Thanks for the new lesson, Indira! I am grateful that I am in the 1st class, one of the first students to sign up, and so sometimes I get to receive an "old" lesson made new-when you revise and update it. And you are right, I get so much out of re-reading an older lesson. It is like I never read it before. This lesson is Fear Not! 

This lesson is so deep I am flabbergasted. This paragraph astounded me:

"You must come to understand that there is something running your life that isn't you. Something that does not want you to be free and happy. Something that wants to destroy you, just as that something is destroying this man's health, keeping him in the darkness of unconsciousness, thinking he is winning, when he is losing."

You had been writing about a man who was choosing pain because he was listening to the false voice of fear. I am finally hearing what you are saying, have been saying all along, that there is something running my life that isn't me. The false self. 

This is incredible, Indira. I must begin to see what is false about myself before I can begin to see what is true. 

Thank you for this deep and mind blowing lesson, my teacher. 

Thursday, November 20, 2014

New Open Classroom

I like the new Open Classroom look, Indira.
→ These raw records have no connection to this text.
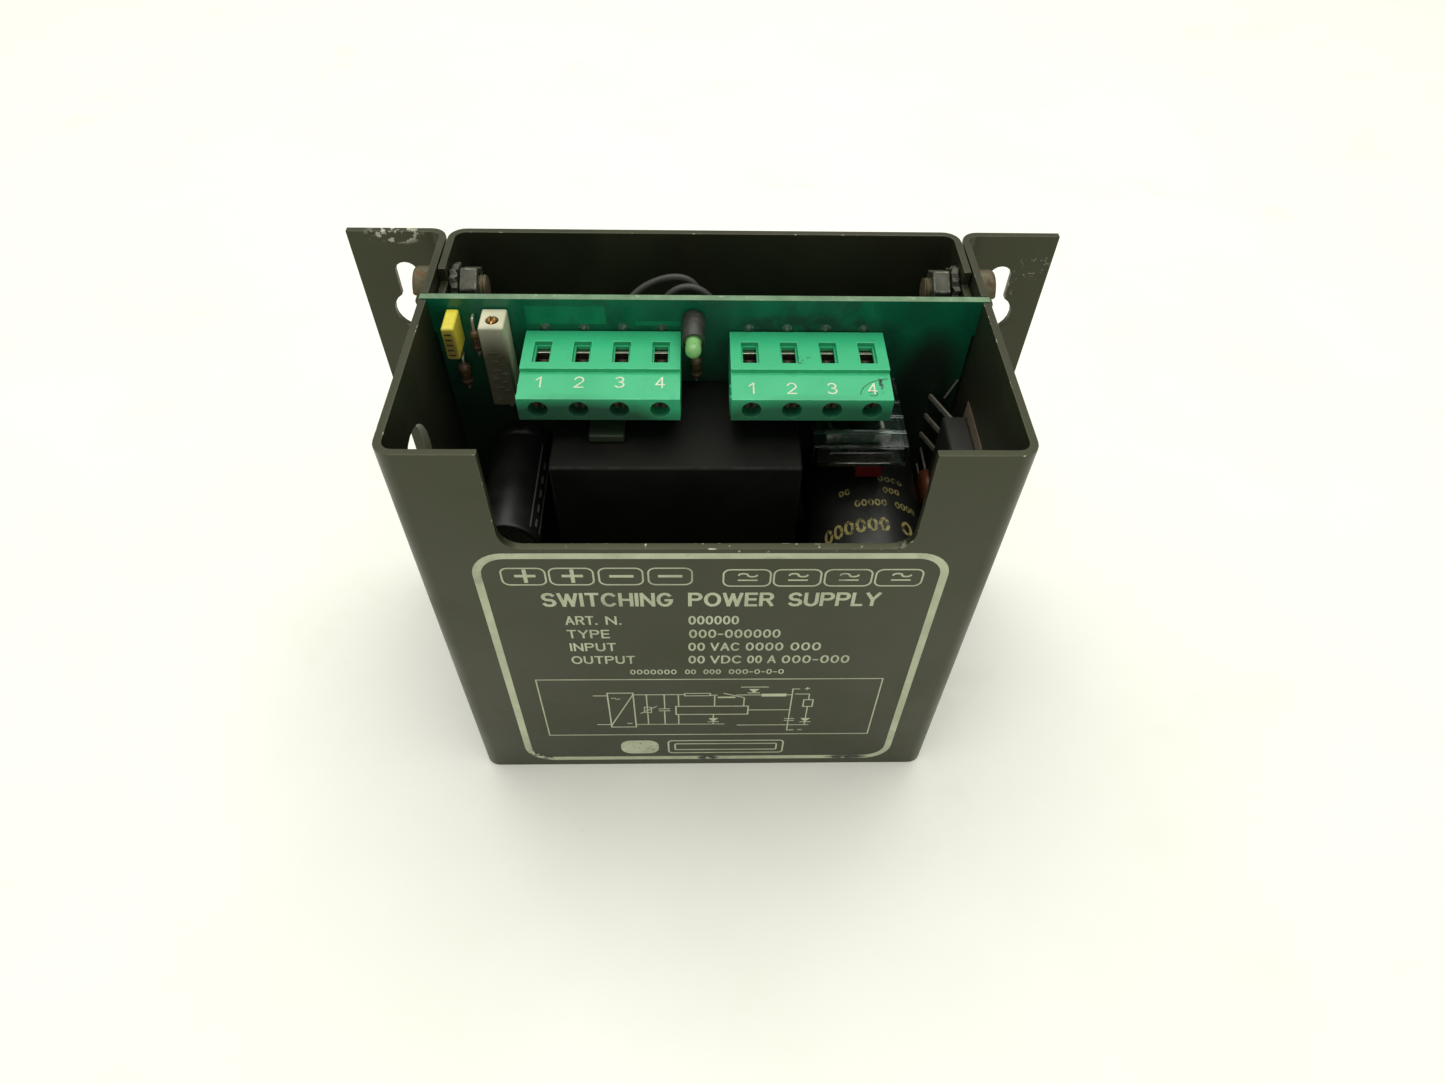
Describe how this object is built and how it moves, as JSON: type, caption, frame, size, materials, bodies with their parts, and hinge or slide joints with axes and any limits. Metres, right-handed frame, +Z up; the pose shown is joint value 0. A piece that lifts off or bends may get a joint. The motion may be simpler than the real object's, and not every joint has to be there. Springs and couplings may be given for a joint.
{
  "type": "panel-mount switching power supply",
  "caption": "Open-top folded metal case with keyhole flanges, an upright circuit board, screw terminals and a trimmer.",
  "frame": {"origin": "bottom centre of the bounding box: centre of the width, half way between front panel and mounting face, at the bottom edges", "axes": "+Z up, +X to the right seen from the printed front, +Y towards the mounting face"},
  "size_m": [0.149, 0.067, 0.109],
  "materials": {
    "black_paint": "semi-gloss black with a slight olive cast, chipped to bare metal at edges",
    "green_board": "green solder mask over glass-fibre laminate",
    "green_moulding": "satin bright green moulding",
    "beige_case": "light grey-beige plastic",
    "brass_screw": "machined brass",
    "wiper_steel": "plain spring steel",
    "black_plastic": "smooth black plastic",
    "lamp_green": "translucent green lens",
    "black_sleeve": "shrunk black sleeve, slightly glossy",
    "resistor_coating": "tan coating with dark bands",
    "yellow_case": "yellow moulded case",
    "red_case": "dark red case",
    "olive_insulator": "dull olive insulation",
    "orange_coating": "orange dipped coating",
    "transistor_epoxy": "grey-brown moulding compound",
    "zinc_steel": "zinc plated",
    "dull_nut_steel": "dull zinc plated",
    "browned_steel": "browned and lightly rusted",
    "clamp_steel": "plated clamp steel",
    "clear_plastic": "clear moulded cover",
    "fuse_glass": "glass tube with metal caps",
    "black_insulation": "flexible black insulation"
  },
  "bodies": {
    "case": {"outer_shell": "black_paint", "rear_tray": "black_paint", "main_board": "green_board", "output_terminal_housing": "green_moulding", "input_terminal_housing": "green_moulding", "trimmer_body": "beige_case", "lamp_spacer": "black_plastic", "power_lamp": "lamp_green", "bulk_capacitor": "black_sleeve", "output_capacitor": "black_sleeve", "lower_capacitor": "black_sleeve", "resistor_trimmer": "resistor_coating", "resistor_output": "resistor_coating", "resistor_lamp": "resistor_coating", "film_capacitor": "yellow_case", "suppression_capacitor": "red_case", "storage_choke": "black_plastic", "choke_spacer": "olive_insulator", "filter_choke": "olive_insulator", "control_chip": "transistor_epoxy", "disc_capacitor": "orange_coating", "power_transistor": "transistor_epoxy", "transistor_screw": "zinc_steel", "fuse_cover": "clear_plastic", "fuse_link": "fuse_glass", "jumper_wire_long": "black_insulation", "jumper_wire_short": "black_insulation", "side_screw_left_lower": "browned_steel", "lock_washer_left_lower": "zinc_steel", "hex_nut_left_lower": "dull_nut_steel", "side_screw_left_upper": "browned_steel", "lock_washer_left_upper": "zinc_steel", "hex_nut_left_upper": "dull_nut_steel", "side_screw_right_lower": "browned_steel", "lock_washer_right_lower": "zinc_steel", "hex_nut_right_lower": "dull_nut_steel", "side_screw_right_upper": "browned_steel", "lock_washer_right_upper": "zinc_steel", "hex_nut_right_upper": "dull_nut_steel"},
    "output_terminal_screw_1": {"output_terminal_screw_1": "zinc_steel"},
    "output_clamp_1": {"output_clamp_1": "clamp_steel"},
    "output_terminal_screw_2": {"output_terminal_screw_2": "zinc_steel"},
    "output_clamp_2": {"output_clamp_2": "clamp_steel"},
    "output_terminal_screw_3": {"output_terminal_screw_3": "zinc_steel"},
    "output_clamp_3": {"output_clamp_3": "clamp_steel"},
    "output_terminal_screw_4": {"output_terminal_screw_4": "zinc_steel"},
    "output_clamp_4": {"output_clamp_4": "clamp_steel"},
    "input_terminal_screw_1": {"input_terminal_screw_1": "zinc_steel"},
    "input_clamp_1": {"input_clamp_1": "clamp_steel"},
    "input_terminal_screw_2": {"input_terminal_screw_2": "zinc_steel"},
    "input_clamp_2": {"input_clamp_2": "clamp_steel"},
    "input_terminal_screw_3": {"input_terminal_screw_3": "zinc_steel"},
    "input_clamp_3": {"input_clamp_3": "clamp_steel"},
    "input_terminal_screw_4": {"input_terminal_screw_4": "zinc_steel"},
    "input_clamp_4": {"input_clamp_4": "clamp_steel"},
    "trimmer_screw": {"trimmer_screw": "brass_screw"},
    "trimmer_wiper": {"trimmer_wiper": "wiper_steel"}
  },
  "joints": [
    {"name": "output_screw_turn_1", "type": "hinge", "parent": "case", "child": "output_terminal_screw_1", "pos_m": [-0.03173, -0.0092, 0.098], "axis": [0, -1, 0], "range_deg": [0, 1800]},
    {"name": "output_clamp_lift_1", "type": "slide", "parent": "case", "child": "output_clamp_1", "axis": [0, 1, 0], "range_m": [0, 0.0025]},
    {"name": "output_screw_turn_2", "type": "hinge", "parent": "case", "child": "output_terminal_screw_2", "pos_m": [-0.02411, -0.0092, 0.098], "axis": [0, -1, 0], "range_deg": [0, 1800]},
    {"name": "output_clamp_lift_2", "type": "slide", "parent": "case", "child": "output_clamp_2", "axis": [0, 1, 0], "range_m": [0, 0.0025]},
    {"name": "output_screw_turn_3", "type": "hinge", "parent": "case", "child": "output_terminal_screw_3", "pos_m": [-0.01649, -0.0092, 0.098], "axis": [0, -1, 0], "range_deg": [0, 1800]},
    {"name": "output_clamp_lift_3", "type": "slide", "parent": "case", "child": "output_clamp_3", "axis": [0, 1, 0], "range_m": [0, 0.0025]},
    {"name": "output_screw_turn_4", "type": "hinge", "parent": "case", "child": "output_terminal_screw_4", "pos_m": [-0.00887, -0.0092, 0.098], "axis": [0, -1, 0], "range_deg": [0, 1800]},
    {"name": "output_clamp_lift_4", "type": "slide", "parent": "case", "child": "output_clamp_4", "axis": [0, 1, 0], "range_m": [0, 0.0025]},
    {"name": "input_screw_turn_1", "type": "hinge", "parent": "case", "child": "input_terminal_screw_1", "pos_m": [0.00832, -0.0092, 0.098], "axis": [0, -1, 0], "range_deg": [0, 1800]},
    {"name": "input_clamp_lift_1", "type": "slide", "parent": "case", "child": "input_clamp_1", "axis": [0, 1, 0], "range_m": [0, 0.0025]},
    {"name": "input_screw_turn_2", "type": "hinge", "parent": "case", "child": "input_terminal_screw_2", "pos_m": [0.01594, -0.0092, 0.098], "axis": [0, -1, 0], "range_deg": [0, 1800]},
    {"name": "input_clamp_lift_2", "type": "slide", "parent": "case", "child": "input_clamp_2", "axis": [0, 1, 0], "range_m": [0, 0.0025]},
    {"name": "input_screw_turn_3", "type": "hinge", "parent": "case", "child": "input_terminal_screw_3", "pos_m": [0.02356, -0.0092, 0.098], "axis": [0, -1, 0], "range_deg": [0, 1800]},
    {"name": "input_clamp_lift_3", "type": "slide", "parent": "case", "child": "input_clamp_3", "axis": [0, 1, 0], "range_m": [0, 0.0025]},
    {"name": "input_screw_turn_4", "type": "hinge", "parent": "case", "child": "input_terminal_screw_4", "pos_m": [0.03118, -0.0092, 0.098], "axis": [0, -1, 0], "range_deg": [0, 1800]},
    {"name": "input_clamp_lift_4", "type": "slide", "parent": "case", "child": "input_clamp_4", "axis": [0, 1, 0], "range_m": [0, 0.0025]},
    {"name": "trimmer_screw_turn", "type": "hinge", "parent": "case", "child": "trimmer_screw", "pos_m": [-0.04088, 0.0049, 0.1075], "axis": [0, 0, 1], "range_deg": [-2700, 2700]},
    {"name": "trimmer_wiper_travel", "type": "slide", "parent": "case", "child": "trimmer_wiper", "axis": [0, 0, -1], "range_m": [-0.006, 0.006]}
  ],
  "couplings": [
    {"joint": "output_screw_turn_1", "follows": "output_clamp_lift_1", "rad_per_m": 12566},
    {"joint": "output_screw_turn_2", "follows": "output_clamp_lift_2", "rad_per_m": 12566},
    {"joint": "output_screw_turn_3", "follows": "output_clamp_lift_3", "rad_per_m": 12566},
    {"joint": "output_screw_turn_4", "follows": "output_clamp_lift_4", "rad_per_m": 12566},
    {"joint": "input_screw_turn_1", "follows": "input_clamp_lift_1", "rad_per_m": 12566},
    {"joint": "input_screw_turn_2", "follows": "input_clamp_lift_2", "rad_per_m": 12566},
    {"joint": "input_screw_turn_3", "follows": "input_clamp_lift_3", "rad_per_m": 12566},
    {"joint": "input_screw_turn_4", "follows": "input_clamp_lift_4", "rad_per_m": 12566},
    {"joint": "trimmer_screw_turn", "follows": "trimmer_wiper_travel", "rad_per_m": 7854}
  ]
}
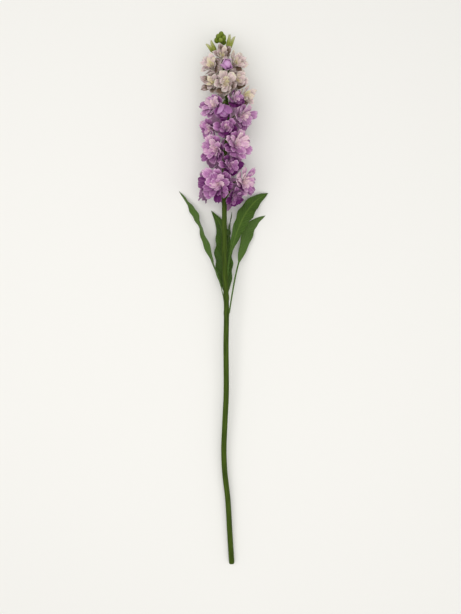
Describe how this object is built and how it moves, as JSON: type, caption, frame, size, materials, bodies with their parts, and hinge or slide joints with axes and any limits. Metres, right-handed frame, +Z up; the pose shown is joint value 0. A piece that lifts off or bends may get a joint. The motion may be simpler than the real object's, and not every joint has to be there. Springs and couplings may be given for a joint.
{
  "type": "stock flower stem",
  "caption": "Cut stock flower stem lying on its side, with a dense spike of double blooms in green calyxes, closed buds at the tip and long waved leaves.",
  "frame": {"origin": "middle of the foot of the whole part's box, on the surface that the stem lies on", "axes": "+Y runs along the stem from its cut end to the tip of the spike, +Z is up from the surface it lies on, +X is to the right seen from above with the tip ahead"},
  "size_m": [0.1483, 0.8812, 0.0894],
  "materials": {
    "stem": "smooth green stem with a faint bloom",
    "leaf": "dark green leaf, satin, with a paler midrib",
    "calyx": "matt green sepals, purplish at their edges",
    "bud": "matt light green buds",
    "petal_deep": "soft mauve petals with deep purple hollows, paler at the heart",
    "petal_lilac": "soft lilac petals, paler at the heart",
    "petal_pale": "soft pale petals, cream with a lilac flush"
  },
  "bodies": {
    "root": {"stem": "stem", "leaf_left": "leaf", "leaf_behind": "leaf", "leaf_right": "leaf", "leaf_right_low": "leaf", "leaf_small": "leaf", "calyx_01": "calyx", "calyx_02": "calyx", "calyx_03": "calyx", "calyx_04": "calyx", "calyx_05": "calyx", "calyx_06": "calyx", "calyx_07": "calyx", "calyx_08": "calyx", "calyx_09": "calyx", "calyx_10": "calyx", "calyx_11": "calyx", "calyx_12": "calyx", "calyx_13": "calyx", "calyx_14": "calyx", "calyx_15": "calyx", "calyx_16": "calyx", "calyx_17": "calyx", "calyx_18": "calyx", "calyx_19": "calyx", "calyx_20": "calyx", "calyx_21": "calyx", "calyx_22": "calyx", "calyx_23": "calyx", "calyx_24": "calyx", "calyx_25": "calyx", "bloom_01": "petal_deep", "bloom_02": "petal_deep", "bloom_03": "petal_deep", "bloom_04": "petal_deep", "bloom_05": "petal_deep", "bloom_06": "petal_deep", "bloom_07": "petal_deep", "bloom_08": "petal_deep", "bloom_09": "petal_lilac", "bloom_10": "petal_lilac", "bloom_11": "petal_lilac", "bloom_12": "petal_lilac", "bloom_13": "petal_deep", "bloom_14": "petal_lilac", "bloom_15": "petal_pale", "bloom_16": "petal_pale", "bloom_17": "petal_pale", "bloom_18": "petal_pale", "bloom_19": "petal_pale", "bloom_20": "petal_pale", "bloom_21": "petal_lilac", "bloom_22": "petal_pale", "bloom_23": "petal_deep", "bloom_24": "petal_pale", "bloom_25": "petal_deep", "bud_left": "bud", "bud_right": "bud", "bud_under": "bud", "bud_tip": "bud"}
  },
  "joints": []
}
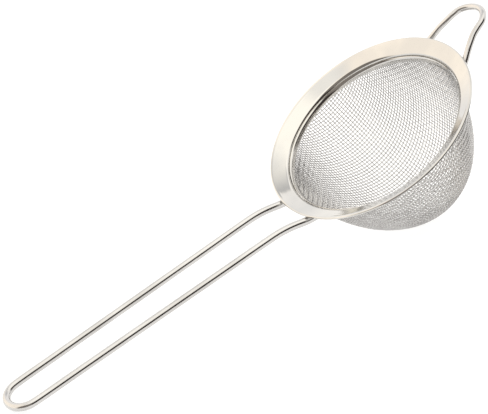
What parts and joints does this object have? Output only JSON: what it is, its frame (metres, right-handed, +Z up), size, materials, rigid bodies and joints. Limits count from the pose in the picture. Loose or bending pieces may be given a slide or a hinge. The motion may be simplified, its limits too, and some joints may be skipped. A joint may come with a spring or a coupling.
{
  "type": "tea strainer",
  "caption": "Stainless steel tea strainer with a deep woven mesh bowl, a wide sloping rim, a long bent wire handle and a wire rest hook.",
  "frame": {"origin": "centre of the bounding box at the table that the strainer lies on: the bowl and the handle end both touch z = 0", "axes": "+X from the handle end to the hook, along the strainer's length; +Z up from the table; +Y to the left when looking along +X"},
  "size_m": [0.2052, 0.08, 0.0683],
  "materials": {
    "rim_sheet": "polished stainless sheet with a faint turned grain",
    "mesh_wire": "bright drawn stainless wire, plain woven",
    "handle_wire": "polished stainless wire"
  },
  "bodies": {
    "root": {"rim_flange": "rim_sheet", "retaining_ring": "rim_sheet", "mesh_bowl": "mesh_wire", "handle_wire": "handle_wire", "rest_hook": "handle_wire"}
  },
  "joints": []
}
You have added a lot more to it. I like how the school just keeps getting better, expanding with creativity and newness. It never stays the same. Just like we are always growing and changing, like life is always changing. The Open Classroom is a perfect example of this.

Tuesday, September 9, 2014

Bon Voyage!

Stopping by to wish Indira & Penny a safe and peaceful voyage across the ocean. I am getting a lot out of my current lesson. And appreciating the angelic gems! Love, Kevin

Sunday, January 3, 2010

Happy New Year Everyone!

It's been a fantastic past year in the School. I am super thankful for all of you, my classmates, for the school, our teacher, and the angels. This is the best classroom I was ever in. It's like layers of false conditioning are being peeled away, and what a relief it is. I was raised by a Jewish mom and an Irish Catholic dad. Now I'm being raised higher by universal angels. Ha ha. Seriously, have a great new year.